Piknik yerine döndüğümüzde hayli zaman geçmişti. Bizimkiler dönüş hazırlığı yapıyordu. Birer çay içip dönüşü biraz daha erteledik. Bu kez komşu Karaköy yolu ile bir yürüyüş daha yaptık. Ormanın içinde hayli yürüdükten sonra köylerimizin gözlenebildiği İncesu dediğimiz sırta yaklaştık. İlerlerde ve aşağılarda ilçemizin köyleri gözüküyordu. Köprülü, Veliköy, Ciritdüzü, Cevizli, Meşeli, Koyunlu köylerini kuş bakışı seyrettik. Köylerimiz ormanlar ve bahçeler arasında farklı bir güzellik oluşturuyorlardı.
Güneş Karçal Dağlarına hayli yaklaşmıştı. Bir güzel gün daha bitiyordu. Evimize döndük. Nurgül yorulduğunu söyledi. Bir odaya geçti. Aysun'la hemen konuşacak ortak bir konu bulduk. Kitaplar. Aysun okumayı çok seven bir kız. Okuduğu kitapları anlattı. En mutlu olduğum anlar kitap seven bir arkadaş bulup onunla kitapların gizemli dünyasına yolculuk yaptığım zamanlar olmuştur. Genç meslektaşımın sohbeti çok hoş ve doyurucuydu.
Ülkem adına, ülkemin kadınları adına bu iki genç insanı tanımakla çok mutlu oldum. Okumuşlar. Ekonomik bağımsızlık elde etmişler. Büyük bir öz güvenle korkusuzca yurdumun bu en uzak yörelerinde tatil yapabiliyorlar. İşte özlediğim durum bu.
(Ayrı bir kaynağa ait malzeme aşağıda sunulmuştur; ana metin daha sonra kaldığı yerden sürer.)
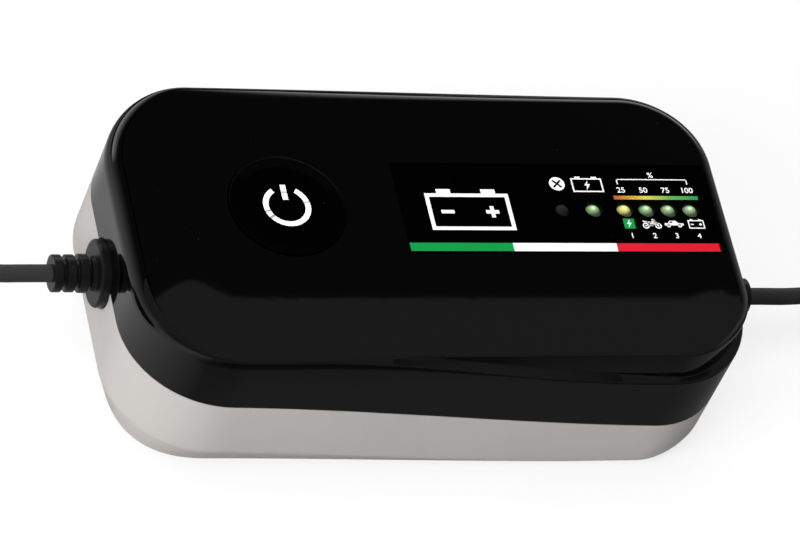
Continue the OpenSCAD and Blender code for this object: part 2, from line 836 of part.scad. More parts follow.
mains_coil_points =
    coil_points(mains_coil_at, mains_coil_radius, mains_coil_turns, mains_coil_layers, -1);
output_coil_points =
    coil_points(output_coil_at, output_coil_radius, output_coil_turns, output_coil_layers, 1);

// Least distance between two stretches of a coil that are not neighbours
function self_gap(points) = min([
    for (i = [0:len(points) - 12])
        for (j = [i + 12:len(points) - 1]) norm(points[i] - points[j])
]) - cord_diameter;
echo(mains_coil_gap = self_gap(mains_coil_points), output_coil_gap = self_gap(output_coil_points));

// Free stretches, from the glands round to the rear of the coils and onto their tops
mains_route = [
    [-mains_gland_end, 0, mains_gland_z], [-117, 0, mains_gland_z], [-127, 0, mains_gland_z],
    [-134.5, 0.9, 28.2], [-141.6, 3.5, 27.1], [-147.9, 7.7, 25.7], [-153, 13.3, 24.3],
    [-158.1, 18.9, 22.9], [-164.4, 23.1, 21.5], [-171.5, 25.7, 20.4], [-179, 26.6, 20.05],
    [-184.7, 26.6, 20.05]
];
output_route = [
    [output_gland_end, 0, output_gland_z], [117, 0, output_gland_z], [127, 0, output_gland_z],
    [136.1, 1.3, 16.4], [144.4, 5, 15.3], [151.4, 11, 13.9], [156.5, 18.6, 12.65],
    [161.6, 26.2, 11.4], [168.6, 32.2, 10], [176.9, 35.9, 8.9], [186, 37.2, 8.45],
    [191.7, 37.2, 8.45]
];

// Stretches from the coils along the ground to the plug and the connector
plug_axis = [-227, 26.6, 6.85];
connector_axis = [226.5, 37.2, 4.6];
mains_tail_route = [
    [-195.3, 26.6, 2.65], [-200.6, 26.6, 2.65], [-206, 26.6, 3.3], [-211, 26.6, 4.75],
    [-216, 26.6, 6.2], [-221.5, 26.6, 6.85], plug_axis
];
output_tail_route = [
    [202.3, 37.2, 2.65], [207.6, 37.2, 2.65], [211.5, 37.2, 3.1], [214.5, 37.2, 3.65],
    [217.5, 37.2, 4.2], [221, 37.2, 4.6], connector_axis
];
coil_sides = 6;
cord_sides = 8;

module cord(points, sides) {
    color(cord_grey) tube(points, cord_diameter, sides);
}

// ---------- Conductors inside the case ----------
conductor_diameter = 2;
conductor_step = 3.2; // distance between the two conductors

// Two insulated conductors from a gland down to the board. way is as for the coils.
module conductors(way, z) {
    start = case_length / 2 - wall - inner_flange_thickness;
    end = main_board_top + 1;
    for (y = [-conductor_step / 2, conductor_step / 2])
        tube([
            [way * start, y, z], [way * (start - 3), y, z], [way * (start - 8), y, z - 1.5],
            [way * (start - 11), y, (z + end) / 2], [way * (start - 14), y, end + 1.4],
            [way * (start - 18), y, end], [way * (start - 20), y, end]
        ], conductor_diameter, cord_sides);
}

// ---------- Mains plug ----------
plug_seat = 6; // length of a pin inside the plug
pin_root_diameter = 3.2; // the part of a pin or contact that is held in the moulding
plug_rear_width = 12;

// Flat plug body with a tapered rear and grip grooves, its cord entry at the origin, along +X
module plug_shape() {
    half = plug_width / 2;
    intersection() {
        translate([0, 0, -plug_thickness / 2]) linear_extrude(plug_thickness) polygon([
            [0, -plug_rear_width / 2], [7, -plug_rear_width / 2 - 0.6], [15, -half + 2.6],
            [22, -half + 0.6], [26, -half], [plug_length - 1, -half], [plug_length, -half + 1],
            [plug_length, half - 1], [plug_length - 1, half], [26, half], [22, half - 0.6],
            [15, half - 2.6], [7, plug_rear_width / 2 + 0.6], [0, plug_rear_width / 2]
        ]);
        translate([0, half + 1, 0]) rotate([90, 0, 0]) linear_extrude(plug_width + 2) polygon([
            [0, -4.4], [9, -5.2], [20, -plug_thickness / 2], [plug_length - 0.6, -plug_thickness / 2],
            [plug_length, -plug_thickness / 2 + 0.6], [plug_length, plug_thickness / 2 - 0.6],
            [plug_length - 0.6, plug_thickness / 2], [20, plug_thickness / 2], [9, 5.2], [0, 4.4]
        ]);
    }
}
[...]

Dilerim yurt genelinde bütün kızlarımız okusun, üretken olsunlar. Kendi Ayakları üzerinde durabilecek yetkinliğe erişsinler. Gelecekleri ile ilgili kararlarını özgür iradeleriyle versinler.
O gece hayli sohbetler ettik. Sabahleyin kahvaltı hazırlanmadan çayırlarımızda yürüyüş yaptık. Kuşların müziğini dinledik. Eve döndüğümüzde güneş hayli yükselmişti. Kızları ilçemizin ünlü mesire yeri Karagöl'e götürecektim. Telefon aldıklarını, gezi sürelerini kısaltmak durumunda kaldıklarını söylediler.
Kendi çocuklarımızla birlikte olmuşçasına mutlu olduk. Güzel kızları Şavşat'a götürüp yolcu ettim. Artvin'e uğrayıp Hopa'ya geçeceklerini söylediler. Güzel sohbetleri, sık neşeli halleri, tatlı tatlı gülüşleriyle iki güzel kızımız kalplerimizi fethederek bir gecelikte olsa bizi mutlu ettiler. Eve döndüğümde öz çocuklarımdan ayrılmışçasına gönlümde bir boşluk hissettim.
Aradan iki hafta geçti. Adıma PTT kargo ile bir koli geldi. Altın kalpli güzel kızlar bir gecelik birlikteliğimizi hediyeleriyle unutulmaz hale kılmışlardı. Bana bir kitap eşime de eşarp göndermişlerdi. Yirmi dört saatlik de olsa o kısa sürede iki güzel insan tanıdık. Kalıcı dostluk bağı oluştu aramızda.
Ülkemizin beklenmedik bir biçimde referandum girdabına girdi. Halkımız iyice kutuplaştırıldı. Siyasilerimiz bir birlerine adeta düşman. Hava gergin, 'kurşun gibi ağır. Bu anı-öykü dilerim ağır ülke atmosferimizde serin ve ılık bir rüzgârların esmesine katkı sağlar.